Reducing that carbon footprint is also exacerbated by the fact that people tend to rack up fewer miles with EVs than gas-powered vehicles, which makes it more difficult to offset the large carbon footprint on the production side.
“[Our] data show that electric vehicles are driven considerably less on average than gasoline- and diesel-powered vehicles,” researchers at the Haas School of Business at the University of California, Berkeley noted in a 2019 study. “In the complete sample, electric vehicles are driven an average of 7,000 miles per year, compared to 10,200 for gasoline and diesel-powered vehicles.”
All of this helps explain why a 2023 Wall Street Journal analysis found that shifting all personal US vehicles to electric power would barely make a dent in global CO2 emissions, reducing them by less than 0.2 percent.
Forcing US automakers to expand their least-profitable autolines is backward economics. It puts automakers at risk, not to mention their workers and shareholders.
The higher profits automakers are reaping from gas-powered vehicles isn’t an accident. It’s a signal that consumers prefer them at the prices being offered, and heeding consumers is what separates capitalism from the failed collectivist systems of the past.

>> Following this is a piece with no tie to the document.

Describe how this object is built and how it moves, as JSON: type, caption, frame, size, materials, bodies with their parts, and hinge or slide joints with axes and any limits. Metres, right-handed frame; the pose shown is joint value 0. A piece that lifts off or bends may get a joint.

The Austrian economist Ludwig von Mises explained that in a free-market economy, it’s the consumers who ultimately call the shots, not the state or even the corporations. This idea is known as consumer sovereignty.
“The real bosses [under capitalism] are the consumers,” Mises wrote in Bureaucracy. “They, by their buying and by their abstention from buying, decide who should own the capital and run the plants. They determine what should be produced and in what quantity and quality.”
The real question here isn’t about which is better, gas-powered cars or EVs. It’s about who gets to choose.
By allowing unelected regulators to decide what kind of cars are built instead of consumers, the US is crossing an ominous line.
This kind of central planning failed miserably in the 20th century. Don’t expect it to be any different this time around.